— START OF Input for this task —

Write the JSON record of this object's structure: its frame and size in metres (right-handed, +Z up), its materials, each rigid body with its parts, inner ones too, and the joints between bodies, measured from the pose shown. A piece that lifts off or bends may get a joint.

— END OF Input for this task —
— START OF Input for this task —

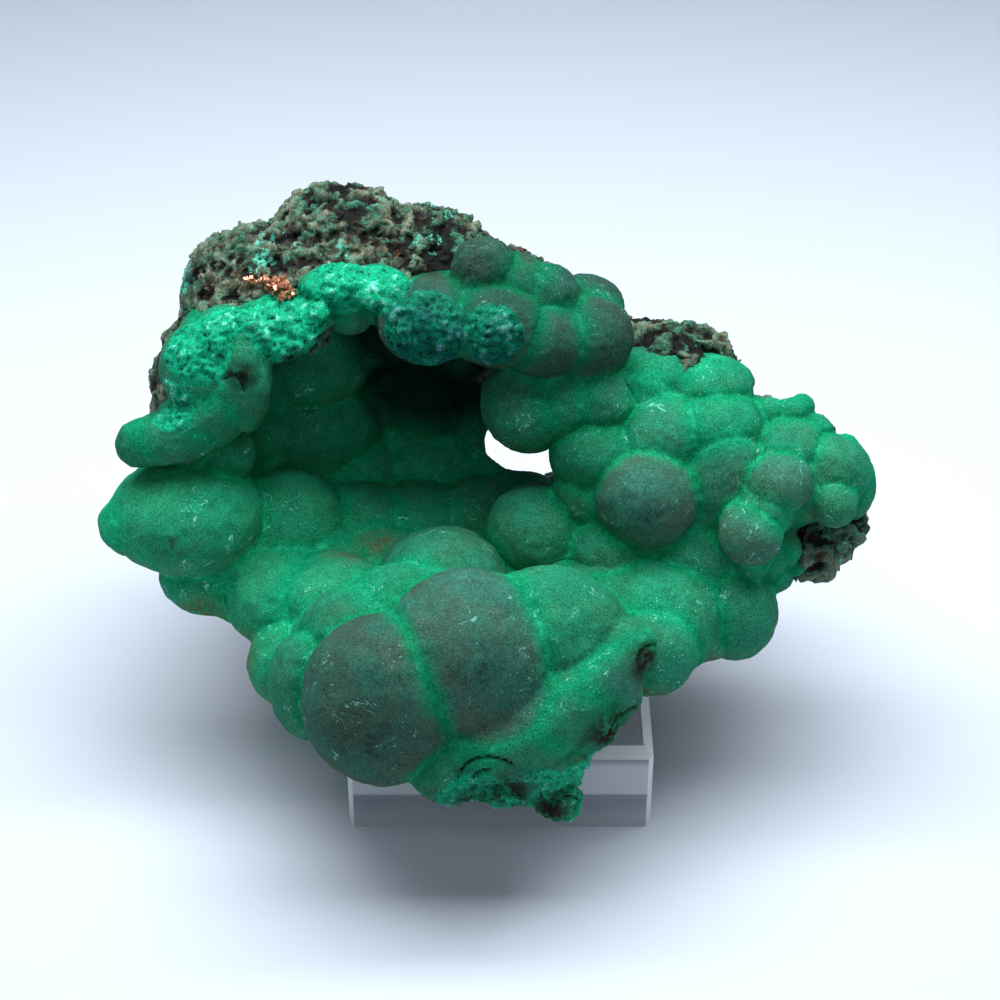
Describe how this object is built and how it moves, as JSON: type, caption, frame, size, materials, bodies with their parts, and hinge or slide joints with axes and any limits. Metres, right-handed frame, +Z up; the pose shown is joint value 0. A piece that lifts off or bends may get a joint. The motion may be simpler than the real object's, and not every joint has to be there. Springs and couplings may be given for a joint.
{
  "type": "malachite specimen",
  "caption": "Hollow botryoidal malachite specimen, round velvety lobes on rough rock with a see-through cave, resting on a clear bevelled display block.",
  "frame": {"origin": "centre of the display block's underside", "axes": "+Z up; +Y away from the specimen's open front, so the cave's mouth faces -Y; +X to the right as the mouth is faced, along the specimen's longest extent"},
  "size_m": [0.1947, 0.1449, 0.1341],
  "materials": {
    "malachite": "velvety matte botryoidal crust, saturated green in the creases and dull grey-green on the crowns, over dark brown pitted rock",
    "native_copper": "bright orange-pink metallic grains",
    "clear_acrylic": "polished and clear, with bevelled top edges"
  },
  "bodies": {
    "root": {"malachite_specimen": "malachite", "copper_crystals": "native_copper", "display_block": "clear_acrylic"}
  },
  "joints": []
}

— END OF Input for this task —

Problem statement: Track down every line holding the string "materials" and copy it.

Answer to the task:
Write the JSON record of this object's structure: its frame and size in metres (right-handed, +Z up), its materials, each rigid body with its parts, inner ones too, and the joints between bodies, measured from the pose shown. A piece that lifts off or bends may get a joint.
Describe how this object is built and how it moves, as JSON: type, caption, frame, size, materials, bodies with their parts, and hinge or slide joints with axes and any limits. Metres, right-handed frame, +Z up; the pose shown is joint value 0. A piece that lifts off or bends may get a joint. The motion may be simpler than the real object's, and not every joint has to be there. Springs and couplings may be given for a joint.
  "materials": {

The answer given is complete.